Former jr. high to become senior apartments? SD308 Board reviews bid

The former Traughber Junior High School on Franklin Street near downtown Oswego may be renovated for a new use as an apartment building for active senior citizens.

The SD308 Board of Education reviewed a $2.1 million bid proposal from 3 Diamond Development of Lincolnwood to purchase the building during a meeting Monday evening, June 11. The firm previously developed the Diamond Senior Apartments on Orchard Road on the village’s far west side.

The board voted in March to place the former school up for sale. Bids were due May 30 and 3 Diamond Development submitted the only bid proposal.

When the board put the property up for sale, it was offered as three options: The vacant lot between the school and Rt. 71, the “improved” lot including the former school and parking area, and both lots combined. The board also set the minimum price for selling the building and improved lot at $2.1 million.

No bids were received on the vacant lot or the combined lots, which Stu Whitt, an attorney for the district, said means the board could reopen bidding and reduce the purchase price. However, the board decided against lowering the minimum sales price. As a result, the vacant lot will be removed from the market and held for the time being.

According to their bid proposal, 3 Diamond would put an estimated $17.5 million towards converting the former school’s classrooms and gymnasium into 40 one-bedroom apartments with 650 square feet of living space, and 10 two-bedroom apartments with 850 square feet of living space.

The energy-efficient apartments would feature all-new wood cabinets, solid entry doors, plank flooring, tenant-controlled heating and air conditioning systems. The kitchen appliance package would include a refrigerator, dishwasher, electric range, exhaust hood and microwave oven, according to the firm’s proposal.

The “character found within the historic corridors and stairways will largely be retained,” the bid states, while a “robust” landscaping package is proposed, along with energy-efficient LED lighting for pedestrian circulation and parking areas. Repairs to the asphalt parking surfaces and existing brick walls would also be completed. Twenty new window openings would be constructed with aluminum windows to match existing construction and to accommodate the configuration of the apartments. The main gym, referred to as the “Wood Gym” when the building was a school, would be split into two floors to serve as residential space, while the “New Gym” would be redesigned as a common space.

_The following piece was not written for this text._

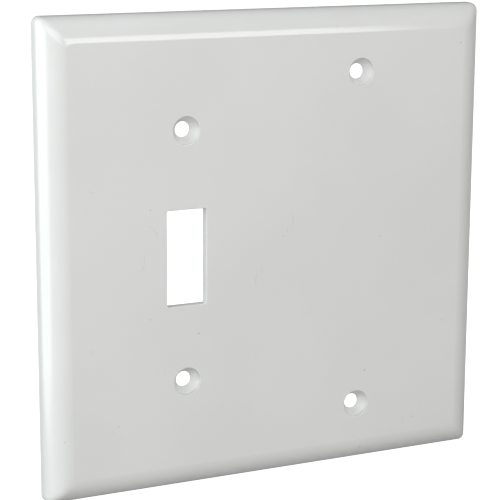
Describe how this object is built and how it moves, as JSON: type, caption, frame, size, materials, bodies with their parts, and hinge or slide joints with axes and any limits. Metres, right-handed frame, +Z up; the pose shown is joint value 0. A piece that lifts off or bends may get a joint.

All of the improvements proposed by 3 Diamond would be contingent upon the firm obtaining the necessary financing. To assist in the process, SD308 would waive some contingency requirements, including a five percent bid deposit of more than $100,000, a 65 percent financing contingency, and a time period for the closing.

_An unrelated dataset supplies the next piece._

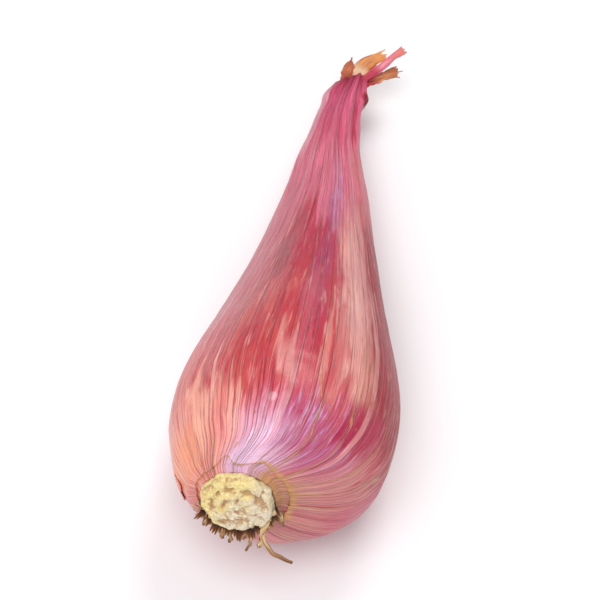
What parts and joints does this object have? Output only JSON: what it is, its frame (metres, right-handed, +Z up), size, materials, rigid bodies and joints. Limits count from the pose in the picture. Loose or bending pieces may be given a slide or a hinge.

“In the sale of property like this, where it’s contingent on these different things, it’s not uncommon for these deadlines and closings to start getting pushed out,” Whitt said.

The former school is currently occupied by the Oswego Senior Center and the Oswego Family YMCA. As stated in the bid proposal, the Senior Center would remain in the building, and is considered a “tremendous asset to the project.” The Senior Center’s cafeteria and kitchen would remain, incorporated into the design plans, and the Senior Center would receive “minor upgrades.” The YMCA would be moved out of the building.

Due to the nature of funding for the project, 3 Diamond’s involvement is contingent upon receiving the necessary funds. The bid proposal details plans to finance the project through a combination of public and private resources including: equity generated by Low Income Housing Tax Credits (LIHTC), issued by the Illinois Housing Development Authority, a HOME loan from the Illinois Housing Development Authority, a private first mortgage, and any TIF (Tax Increment Financing) resources from the village.

As the LIHTC application is competitive, there is no guarantee that the project would be approved, though it has already earned preliminary approval, “contingent on no other projects being approved in the market area,” according to the proposal. The IHDA will re-evaluate its approval this summer, and if it is maintained, 3 Diamond will submit a full financing application in March of 2019, with approvals made in May 2019.

The contingency conditions listed above were waived by SD308 due to this style of funding for the project. After questions from board member Toni Morgan, Whitt confirmed that the deal would not go through if the district did not waive those conditions, because the project cannot be funded without the funds from the LIHTC.

According to Whitt, district administrators have discussed the bid with village officials who they say seem, “genuinely excited about the prospect of the building being repurposed in this fashion.”

Whitt added that village officials had indicated that they will, “do anything they can to make certain that 3 Diamond Development gets these low-income housing tax credits issued by the department.”

Whitt said that he had discussed the LIHTC application process with Ben Porush, head of 3 Diamond, who said that he believed the building’s previous status as the District 308 Center and junior high, and the continued use of the Oswego Senior Center would give the project a “leg up” in the application.

The board will vote on whether or not to approve the sale at its next meeting on Monday, July 16, at 7:15 p.m. at Oswego East High School.